EXERCISE PROMPT
Find the string "None" in the data, then copy every line where it is found.

RECORDED INFORMATION
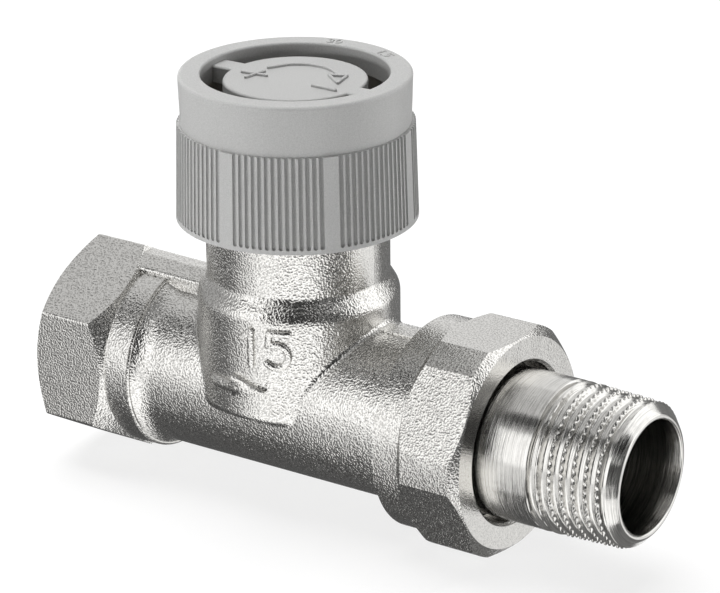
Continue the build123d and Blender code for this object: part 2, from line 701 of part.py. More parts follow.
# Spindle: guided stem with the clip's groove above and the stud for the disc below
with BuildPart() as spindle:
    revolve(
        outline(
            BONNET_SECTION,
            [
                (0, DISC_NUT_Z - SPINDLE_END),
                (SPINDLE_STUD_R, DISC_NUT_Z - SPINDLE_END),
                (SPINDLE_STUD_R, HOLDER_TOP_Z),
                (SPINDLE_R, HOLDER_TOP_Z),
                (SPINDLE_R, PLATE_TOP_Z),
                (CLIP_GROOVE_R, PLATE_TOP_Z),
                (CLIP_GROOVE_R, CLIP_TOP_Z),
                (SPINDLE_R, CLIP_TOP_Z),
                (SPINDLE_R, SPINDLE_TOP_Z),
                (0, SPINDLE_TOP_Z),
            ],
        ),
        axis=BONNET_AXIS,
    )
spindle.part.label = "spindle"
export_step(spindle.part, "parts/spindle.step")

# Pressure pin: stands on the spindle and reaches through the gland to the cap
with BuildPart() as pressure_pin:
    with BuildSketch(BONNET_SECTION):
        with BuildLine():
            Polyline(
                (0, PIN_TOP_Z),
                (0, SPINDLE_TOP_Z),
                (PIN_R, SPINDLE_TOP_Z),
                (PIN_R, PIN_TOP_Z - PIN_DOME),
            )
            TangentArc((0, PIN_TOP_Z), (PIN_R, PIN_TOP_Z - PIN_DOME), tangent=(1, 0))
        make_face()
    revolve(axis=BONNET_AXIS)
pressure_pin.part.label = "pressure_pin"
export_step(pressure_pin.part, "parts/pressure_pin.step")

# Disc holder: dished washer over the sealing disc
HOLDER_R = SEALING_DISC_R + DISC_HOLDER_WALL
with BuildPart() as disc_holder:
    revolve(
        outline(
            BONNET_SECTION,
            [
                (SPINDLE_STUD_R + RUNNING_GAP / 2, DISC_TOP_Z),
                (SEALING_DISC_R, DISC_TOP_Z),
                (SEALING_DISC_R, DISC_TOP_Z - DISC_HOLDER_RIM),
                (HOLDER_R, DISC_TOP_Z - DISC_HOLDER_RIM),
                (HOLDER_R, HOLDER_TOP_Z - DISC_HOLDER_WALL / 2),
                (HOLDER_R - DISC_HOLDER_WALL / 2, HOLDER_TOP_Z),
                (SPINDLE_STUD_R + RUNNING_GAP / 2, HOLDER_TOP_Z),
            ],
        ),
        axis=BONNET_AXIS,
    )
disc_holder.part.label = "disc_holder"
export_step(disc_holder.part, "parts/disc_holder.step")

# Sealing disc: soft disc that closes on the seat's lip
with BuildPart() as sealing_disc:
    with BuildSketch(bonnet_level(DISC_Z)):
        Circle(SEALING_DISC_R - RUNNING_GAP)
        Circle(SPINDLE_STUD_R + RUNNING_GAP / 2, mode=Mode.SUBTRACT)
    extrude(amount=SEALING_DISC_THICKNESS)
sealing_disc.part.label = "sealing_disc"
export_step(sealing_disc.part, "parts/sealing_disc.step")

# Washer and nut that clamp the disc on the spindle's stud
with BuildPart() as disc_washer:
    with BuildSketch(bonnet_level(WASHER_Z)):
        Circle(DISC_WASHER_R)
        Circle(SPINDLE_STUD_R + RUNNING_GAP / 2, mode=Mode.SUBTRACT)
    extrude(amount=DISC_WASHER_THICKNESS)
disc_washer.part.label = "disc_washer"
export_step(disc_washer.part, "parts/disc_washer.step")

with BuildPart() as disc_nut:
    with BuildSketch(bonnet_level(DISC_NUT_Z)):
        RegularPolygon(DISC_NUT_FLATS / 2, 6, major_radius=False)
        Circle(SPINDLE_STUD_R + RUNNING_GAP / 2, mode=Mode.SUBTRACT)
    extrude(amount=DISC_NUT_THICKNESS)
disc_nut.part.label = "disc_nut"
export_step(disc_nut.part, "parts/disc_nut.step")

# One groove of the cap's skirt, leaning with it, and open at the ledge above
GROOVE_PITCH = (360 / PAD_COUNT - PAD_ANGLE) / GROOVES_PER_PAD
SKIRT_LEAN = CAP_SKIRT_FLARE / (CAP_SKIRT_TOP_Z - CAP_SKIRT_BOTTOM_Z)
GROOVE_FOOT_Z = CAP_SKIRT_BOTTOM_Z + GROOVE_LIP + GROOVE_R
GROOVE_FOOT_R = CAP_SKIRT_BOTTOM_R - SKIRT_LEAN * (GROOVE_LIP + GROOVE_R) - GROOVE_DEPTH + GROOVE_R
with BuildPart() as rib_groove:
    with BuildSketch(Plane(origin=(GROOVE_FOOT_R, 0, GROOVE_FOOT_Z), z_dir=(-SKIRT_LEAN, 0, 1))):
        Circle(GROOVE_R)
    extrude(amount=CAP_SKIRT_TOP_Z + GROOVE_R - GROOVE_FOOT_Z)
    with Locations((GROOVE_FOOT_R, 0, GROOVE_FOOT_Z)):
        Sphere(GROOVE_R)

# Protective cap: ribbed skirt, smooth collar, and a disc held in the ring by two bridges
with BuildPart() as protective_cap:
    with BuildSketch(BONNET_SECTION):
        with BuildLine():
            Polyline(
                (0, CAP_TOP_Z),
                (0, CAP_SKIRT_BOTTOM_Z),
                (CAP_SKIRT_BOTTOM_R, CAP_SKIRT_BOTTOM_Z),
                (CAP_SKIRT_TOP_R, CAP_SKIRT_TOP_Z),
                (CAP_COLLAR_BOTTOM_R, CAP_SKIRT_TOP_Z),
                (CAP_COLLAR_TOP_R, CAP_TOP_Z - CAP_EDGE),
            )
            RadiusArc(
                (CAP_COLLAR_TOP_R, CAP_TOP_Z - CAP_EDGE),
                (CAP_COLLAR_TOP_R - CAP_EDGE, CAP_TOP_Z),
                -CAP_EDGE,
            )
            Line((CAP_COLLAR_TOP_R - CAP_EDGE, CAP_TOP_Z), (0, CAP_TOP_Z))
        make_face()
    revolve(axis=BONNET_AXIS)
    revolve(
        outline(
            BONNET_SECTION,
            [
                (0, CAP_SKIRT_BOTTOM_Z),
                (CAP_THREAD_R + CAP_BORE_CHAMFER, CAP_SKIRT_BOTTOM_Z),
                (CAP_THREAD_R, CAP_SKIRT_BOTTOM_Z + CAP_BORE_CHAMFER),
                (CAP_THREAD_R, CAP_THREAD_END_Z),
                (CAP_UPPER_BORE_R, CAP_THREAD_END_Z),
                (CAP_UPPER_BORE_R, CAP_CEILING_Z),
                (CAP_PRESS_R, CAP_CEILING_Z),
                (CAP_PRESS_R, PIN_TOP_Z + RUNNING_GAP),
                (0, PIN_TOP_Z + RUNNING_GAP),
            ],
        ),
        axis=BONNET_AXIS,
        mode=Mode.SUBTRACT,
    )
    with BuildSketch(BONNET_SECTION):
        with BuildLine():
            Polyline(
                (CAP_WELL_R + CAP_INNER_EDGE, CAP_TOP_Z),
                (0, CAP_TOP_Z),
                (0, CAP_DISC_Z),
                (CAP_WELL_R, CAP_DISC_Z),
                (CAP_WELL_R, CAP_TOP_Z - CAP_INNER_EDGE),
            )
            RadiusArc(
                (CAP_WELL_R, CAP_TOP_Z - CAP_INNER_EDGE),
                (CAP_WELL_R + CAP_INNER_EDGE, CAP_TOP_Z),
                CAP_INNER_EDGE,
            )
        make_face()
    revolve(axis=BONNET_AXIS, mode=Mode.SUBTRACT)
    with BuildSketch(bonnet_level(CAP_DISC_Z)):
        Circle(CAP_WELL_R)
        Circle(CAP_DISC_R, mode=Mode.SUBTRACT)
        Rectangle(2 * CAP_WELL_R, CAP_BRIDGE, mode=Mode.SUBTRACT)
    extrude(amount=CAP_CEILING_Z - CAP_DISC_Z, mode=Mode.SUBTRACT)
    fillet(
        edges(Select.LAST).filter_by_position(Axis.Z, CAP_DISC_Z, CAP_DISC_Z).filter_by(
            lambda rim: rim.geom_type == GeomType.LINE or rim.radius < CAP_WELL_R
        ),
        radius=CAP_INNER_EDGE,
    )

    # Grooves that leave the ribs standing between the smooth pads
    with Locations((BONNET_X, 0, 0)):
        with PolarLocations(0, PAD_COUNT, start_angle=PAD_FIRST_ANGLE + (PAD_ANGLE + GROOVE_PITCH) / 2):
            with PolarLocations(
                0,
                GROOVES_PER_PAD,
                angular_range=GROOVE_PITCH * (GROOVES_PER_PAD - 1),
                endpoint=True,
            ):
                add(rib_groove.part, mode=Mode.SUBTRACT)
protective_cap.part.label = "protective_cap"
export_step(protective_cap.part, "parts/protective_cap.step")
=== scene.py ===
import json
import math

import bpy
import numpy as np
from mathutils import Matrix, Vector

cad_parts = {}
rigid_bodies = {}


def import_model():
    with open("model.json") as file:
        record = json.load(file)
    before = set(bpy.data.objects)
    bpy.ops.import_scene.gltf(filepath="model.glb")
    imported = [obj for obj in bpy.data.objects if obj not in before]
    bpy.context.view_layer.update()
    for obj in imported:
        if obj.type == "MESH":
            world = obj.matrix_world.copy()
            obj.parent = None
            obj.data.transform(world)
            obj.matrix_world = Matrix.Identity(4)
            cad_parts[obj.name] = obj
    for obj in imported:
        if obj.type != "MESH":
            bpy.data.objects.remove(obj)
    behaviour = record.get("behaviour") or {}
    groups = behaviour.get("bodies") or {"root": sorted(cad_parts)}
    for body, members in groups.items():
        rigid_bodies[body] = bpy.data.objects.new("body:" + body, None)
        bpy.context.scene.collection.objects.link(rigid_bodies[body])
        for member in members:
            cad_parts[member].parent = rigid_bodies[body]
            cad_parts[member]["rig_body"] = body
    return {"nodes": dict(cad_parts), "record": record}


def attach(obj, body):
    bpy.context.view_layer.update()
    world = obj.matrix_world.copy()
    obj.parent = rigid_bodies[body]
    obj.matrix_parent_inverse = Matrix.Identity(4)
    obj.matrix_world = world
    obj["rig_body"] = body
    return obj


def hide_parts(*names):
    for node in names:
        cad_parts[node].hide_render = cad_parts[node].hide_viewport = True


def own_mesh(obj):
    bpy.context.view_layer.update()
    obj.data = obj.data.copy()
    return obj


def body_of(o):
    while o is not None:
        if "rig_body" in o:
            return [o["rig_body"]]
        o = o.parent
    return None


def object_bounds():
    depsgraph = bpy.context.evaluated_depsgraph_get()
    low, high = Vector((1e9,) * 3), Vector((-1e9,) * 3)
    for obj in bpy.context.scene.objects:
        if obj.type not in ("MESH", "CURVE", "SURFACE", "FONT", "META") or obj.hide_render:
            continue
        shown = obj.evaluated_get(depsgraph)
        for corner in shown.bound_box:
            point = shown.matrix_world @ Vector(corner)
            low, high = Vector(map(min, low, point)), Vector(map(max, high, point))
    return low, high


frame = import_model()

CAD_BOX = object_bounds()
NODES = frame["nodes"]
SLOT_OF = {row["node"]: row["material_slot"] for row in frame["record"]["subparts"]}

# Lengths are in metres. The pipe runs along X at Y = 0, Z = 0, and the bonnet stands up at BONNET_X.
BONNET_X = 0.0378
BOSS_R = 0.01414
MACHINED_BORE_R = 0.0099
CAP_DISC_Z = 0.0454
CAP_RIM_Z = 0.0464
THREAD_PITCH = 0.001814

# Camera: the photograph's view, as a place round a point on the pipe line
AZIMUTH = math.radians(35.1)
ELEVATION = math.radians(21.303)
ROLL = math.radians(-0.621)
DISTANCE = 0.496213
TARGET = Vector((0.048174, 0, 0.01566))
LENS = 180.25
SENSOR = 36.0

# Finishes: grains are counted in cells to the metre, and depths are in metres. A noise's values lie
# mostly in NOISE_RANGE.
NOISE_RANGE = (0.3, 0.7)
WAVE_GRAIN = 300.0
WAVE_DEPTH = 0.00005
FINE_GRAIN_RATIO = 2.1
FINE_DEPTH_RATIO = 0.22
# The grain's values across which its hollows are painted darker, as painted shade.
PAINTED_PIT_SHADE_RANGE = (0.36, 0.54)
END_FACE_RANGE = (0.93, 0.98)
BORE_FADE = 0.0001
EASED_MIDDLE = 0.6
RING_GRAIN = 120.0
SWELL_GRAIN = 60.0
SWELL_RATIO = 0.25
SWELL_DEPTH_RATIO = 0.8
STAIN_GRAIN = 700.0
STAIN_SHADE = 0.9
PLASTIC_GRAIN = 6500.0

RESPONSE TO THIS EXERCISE
            obj.parent = None
        rigid_bodies[body] = bpy.data.objects.new("body:" + body, None)
    while o is not None:
    return None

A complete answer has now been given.